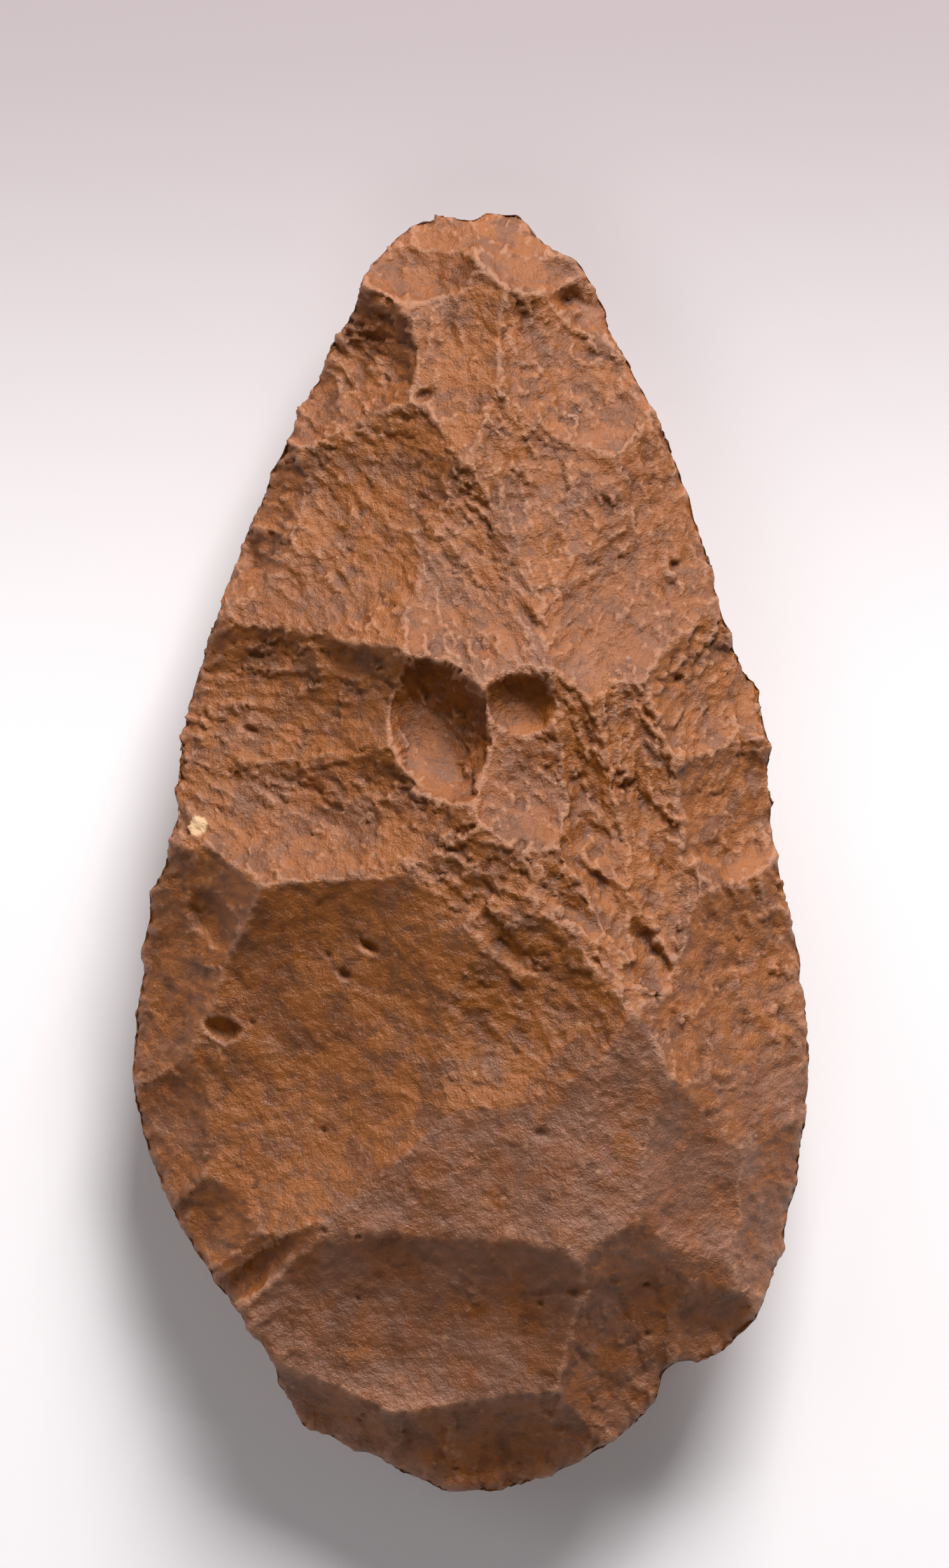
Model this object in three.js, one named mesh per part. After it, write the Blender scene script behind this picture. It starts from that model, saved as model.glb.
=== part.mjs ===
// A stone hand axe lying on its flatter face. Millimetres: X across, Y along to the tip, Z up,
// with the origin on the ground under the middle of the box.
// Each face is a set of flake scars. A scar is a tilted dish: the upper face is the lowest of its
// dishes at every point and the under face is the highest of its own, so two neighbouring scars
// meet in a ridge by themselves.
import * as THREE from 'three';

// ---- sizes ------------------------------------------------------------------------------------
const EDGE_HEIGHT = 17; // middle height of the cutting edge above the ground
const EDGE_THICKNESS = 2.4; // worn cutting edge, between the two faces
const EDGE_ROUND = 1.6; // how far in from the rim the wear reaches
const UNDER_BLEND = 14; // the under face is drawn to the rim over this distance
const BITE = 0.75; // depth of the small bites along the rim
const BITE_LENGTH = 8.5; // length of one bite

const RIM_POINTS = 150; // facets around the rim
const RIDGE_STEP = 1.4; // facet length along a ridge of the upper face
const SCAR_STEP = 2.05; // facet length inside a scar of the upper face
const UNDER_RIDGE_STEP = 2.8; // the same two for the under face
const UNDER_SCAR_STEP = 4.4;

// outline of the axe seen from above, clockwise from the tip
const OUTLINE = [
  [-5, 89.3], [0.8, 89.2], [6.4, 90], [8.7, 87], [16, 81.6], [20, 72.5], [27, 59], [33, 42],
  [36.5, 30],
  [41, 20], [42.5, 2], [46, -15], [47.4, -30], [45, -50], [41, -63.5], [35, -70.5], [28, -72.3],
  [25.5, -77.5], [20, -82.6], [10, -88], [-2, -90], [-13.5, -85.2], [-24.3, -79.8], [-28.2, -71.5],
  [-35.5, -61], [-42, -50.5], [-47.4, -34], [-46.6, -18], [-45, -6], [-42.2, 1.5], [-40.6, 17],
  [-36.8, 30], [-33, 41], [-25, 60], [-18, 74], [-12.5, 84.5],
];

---

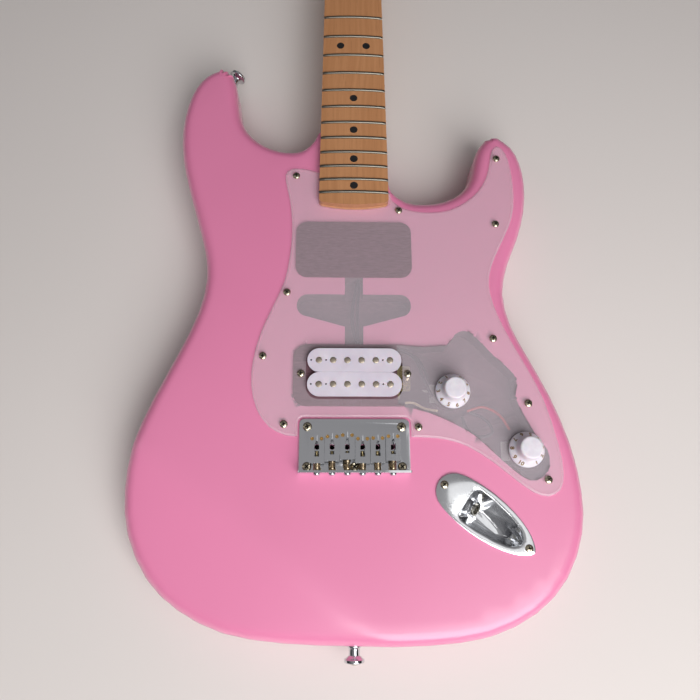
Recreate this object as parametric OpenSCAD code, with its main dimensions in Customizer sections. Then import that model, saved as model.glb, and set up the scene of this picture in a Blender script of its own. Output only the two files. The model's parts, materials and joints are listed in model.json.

= What the exercise asks =
Go back over the listing above and copy exactly the lines that begin at the line with "Model this object" and stop after the line with "const BITE_LENGTH = 8.5;"; leave out every other line.

= Worked answer =
Model this object in three.js, one named mesh per part. After it, write the Blender scene script behind this picture. It starts from that model, saved as model.glb.
=== part.mjs ===
// A stone hand axe lying on its flatter face. Millimetres: X across, Y along to the tip, Z up,
// with the origin on the ground under the middle of the box.
// Each face is a set of flake scars. A scar is a tilted dish: the upper face is the lowest of its
// dishes at every point and the under face is the highest of its own, so two neighbouring scars
// meet in a ridge by themselves.
import * as THREE from 'three';

// ---- sizes ------------------------------------------------------------------------------------
const EDGE_HEIGHT = 17; // middle height of the cutting edge above the ground
const EDGE_THICKNESS = 2.4; // worn cutting edge, between the two faces
const EDGE_ROUND = 1.6; // how far in from the rim the wear reaches
const UNDER_BLEND = 14; // the under face is drawn to the rim over this distance
const BITE = 0.75; // depth of the small bites along the rim
const BITE_LENGTH = 8.5; // length of one bite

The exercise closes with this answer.